Creditors can request transactions made during the period of the Composition be rendered invalid according to the Civil Transactions Law.  These types of claims are limited to two years from the date of the dissolution of the composition.

Article 783 of the Law states:

“Transactions made by the debtor, after the issue of the decision approving the composition and before its nullification or dissolution shall be effective against the creditors and they shall not be permitted to request them to be rendered non effective except in accordance with the provisions prescribed in the Civil Transactions Law concerning claims for invalidation of transactions, and such claim shall not come for hearing after the lapse of two years from the date of nullification of dissolution of the composition.”

After dissolution or termination of the composition, the creditor’s debts shall be returned to them in full.  However, if this is not the case, they shall re-join the Group of Creditors with regard to their original debts in full if they did not receive anything from the composition or pro-rata in relation to the amounts received from the composition structure.

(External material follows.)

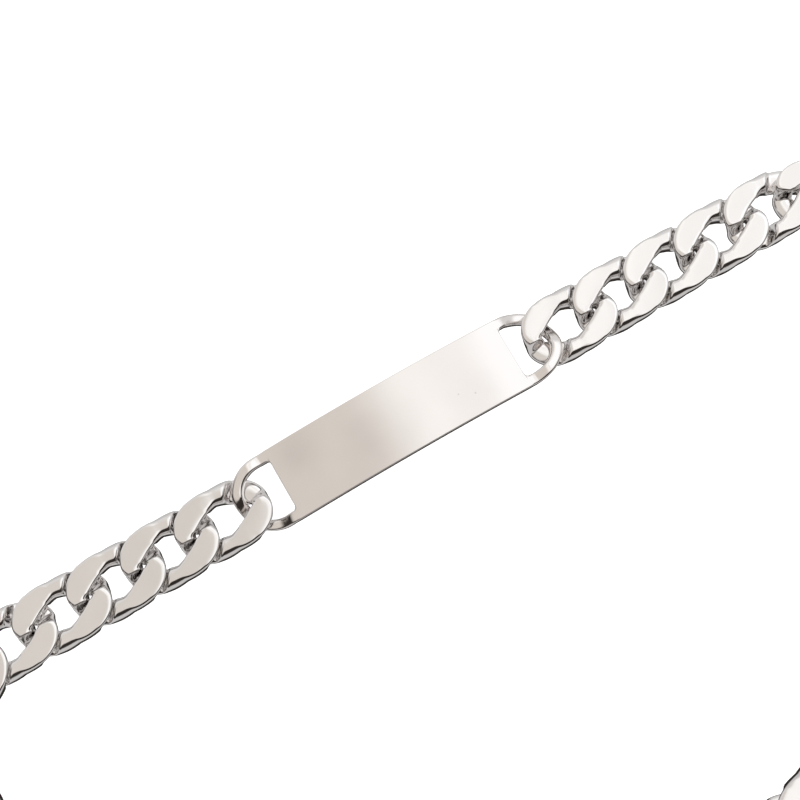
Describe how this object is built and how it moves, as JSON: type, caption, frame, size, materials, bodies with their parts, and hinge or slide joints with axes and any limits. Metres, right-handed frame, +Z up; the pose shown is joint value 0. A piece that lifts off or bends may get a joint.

Article 784 of the Law states:

  1. “After the composition is rendered null and void or dissolute, the creditor’s debts shall be returned to them in full, with respect to the bankrupt only.
  2. Such creditors shall join the group of creditors with regard to their original debts in full if they have not received anything from the amount that has been decided for them in the composition, otherwise their original debts shall be reduced pro-rata to what they have received from the said amount.”